How challenging is it to repair broken lighting equipment?

How challenging is it to repair broken lighting equipment?

In times of difficulty for the entertainment industry, repairing stage lighting equipment has become a crucial way to save costs. Whether it's moving lights or LED lighting equipment, many are seeking training on maintenance, service, and diagnosing specific faults.

PCBs and Electronic Components

But before we start looking for that tiny faulty component, what other options are there when you're tasked with getting a whole set of lighting equipment, like moving lights or consoles, working again? You've moved beyond checking bulbs, fuses, cables, and the main power supply.

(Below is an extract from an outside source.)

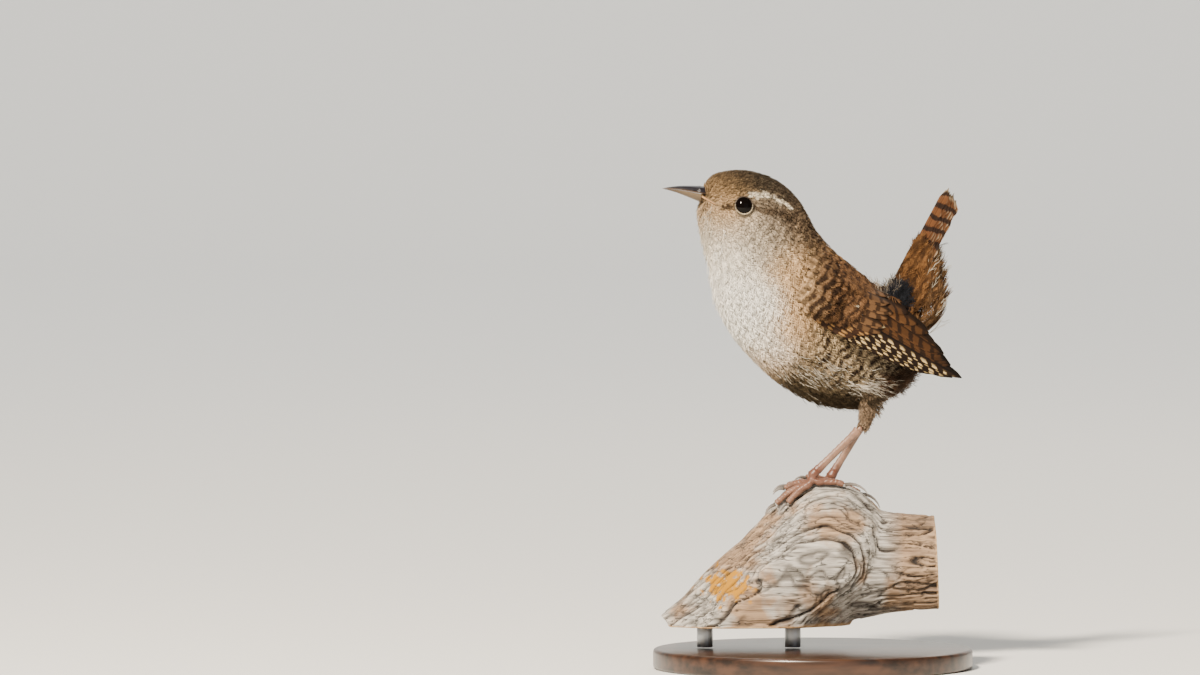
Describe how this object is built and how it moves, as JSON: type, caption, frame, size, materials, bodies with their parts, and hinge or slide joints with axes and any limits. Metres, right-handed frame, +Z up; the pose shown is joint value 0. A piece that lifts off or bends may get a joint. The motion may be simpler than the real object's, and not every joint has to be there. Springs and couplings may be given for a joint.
{
  "type": "life-size wren figure on a perch and stand",
  "caption": "Small brown songbird with a cocked tail, a thin bill and barred wings, gripping a sawn length of weathered branch on a round display stand.",
  "frame": {"origin": "centre of the underside of the stand's base", "axes": "+Z up, the bird looks towards -X and is turned 12 degrees towards -Y, its left side faces -Y"},
  "size_m": [0.08, 0.08, 0.1251],
  "materials": {
    "plumage": "soft body feathers, rufous brown above and pale buff below, finely barred",
    "flight_feathers": "rufous brown vanes with dark bars and buff edges",
    "bill": "dark brown horn, slightly glossy",
    "bill_pale": "pale horn with a darker tip",
    "eye": "wet black",
    "leg_skin": "pinkish brown scaled skin",
    "claw": "pale grey horn",
    "weathered_wood": "bleached, cracked and bark-less, with rough grain",
    "stand_base": "dark stained wood, satin lacquer",
    "stand_rod": "brushed"
  },
  "bodies": {
    "root": {"head": "plumage", "neck": "plumage", "torso": "plumage", "bill_upper": "bill", "bill_lower": "bill_pale", "eye_left": "eye", "eye_right": "eye", "wing_left": "flight_feathers", "wing_right": "flight_feathers", "tail": "flight_feathers", "thigh_left": "plumage", "thigh_right": "plumage", "tarsus_left": "leg_skin", "tarsus_right": "leg_skin", "foot_left": "leg_skin", "foot_right": "leg_skin", "claw_inner_left": "claw", "claw_middle_left": "claw", "claw_outer_left": "claw", "claw_hind_left": "claw", "claw_inner_right": "claw", "claw_middle_right": "claw", "claw_outer_right": "claw", "claw_hind_right": "claw", "perch": "weathered_wood", "stand_base": "stand_base", "stand_rod_1": "stand_rod", "stand_rod_2": "stand_rod"}
  },
  "joints": []
}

Let's consider some broader factors.

Physical Damage

It could be a cracked casing, sheared fixtures, or simply missing handles, but many things can be fixed at this most basic level—if you can get the replacement parts. These repairs go beyond routine maintenance tasks like changing bulbs or air filters but usually don't require in-depth knowledge of electronics or fault diagnosis. It's broken, it's obvious, and you just need to fit a new part. If the equipment is discontinued and parts are unavailable or expensive, consider using donor parts.

The key skill needed here is the ability to identify the damaged part and fit an undamaged one. Related to this is the practice of making one working item out of several damaged ones. A recent example: I turned twelve unusable CM Lodestar 1T motors into eleven working motors, certified by a third-party LOLER testing body and reintroduced into the rental stock. Some enjoy acquiring a large batch of old, damaged luminaires and parts from a rental company to cheaply gain some moving lights.

However, be wary: rental companies aren't in the habit of selling anything that still holds value for them. This means there's a significant risk in bulk-buying in hopes of achieving the best outcome.

Board or Assembly Replacement and Similar Repairs

Such repairs are quite common for in-house technicians in theatres or rental companies. The issue might be a faulty sensor, ballast, power supply, or a specific "board" used for a particular function. The diagnostic approach usually involves identifying the fault based on symptoms and narrowing it down to a sub-component of the equipment. This is often verified by substitution (for example, swapping in a working part) and repaired by fully replacing the faulty assembly or PCB. This working part could be newly purchased from the manufacturer or from a donor. In this case, a good tool to have on hand is a known good working part, like a sensor or PCB taken from another luminaire. However, beware of misdiagnosing the source of the problem and inadvertently burning through a bunch of working parts by installing them into faulty equipment.

The key skills required are a general understanding of the equipment's function, designing and performing appropriate tests and verifications to identify the faulty part, and installing the replacement. This is a common level for technicians I work with and teach, especially for those who have a good overall technical understanding but might not yet be confident with specific equipment, typically applicable for moving lights and other complex devices.

Component-Level Repairs

This skill is less common and limited to a few specialists, and for good reasons. First, the repair might ultimately be as simple as replacing a single faulty component, but identifying that component requires a high level of skill and, more importantly, time. Time multiplied by a high skill level usually equals high cost. This is why, in the stage lighting business, board or assembly replacement is the norm, akin to practices in the modern automotive repair industry. Secondly, assemblies and PCBs are actually relatively inexpensive compared to the potential labor costs and the cost of lost usability. Opting to replace the entire PCB with a working one without spending time identifying the individual component is a quick way to get the equipment back up and running. The wait time for parts delivery is roughly the same, but the diagnostic and installation time is usually significantly reduced.

So, why would you even attempt repairs at the component and PCB level?

If you have time but limited funds, a "cheap" repair might be appealing. The idea that a single component, which might have cost thousands when new, can be repaired for a fraction of the cost is enticing. However, this approach requires a deep understanding of electronics and the patience to meticulously diagnose and repair at the micro-level. This is not for everyone, but for those with the skills and time, it can be a worthwhile endeavor, especially in situations where replacement parts are scarce or prohibitively expensive.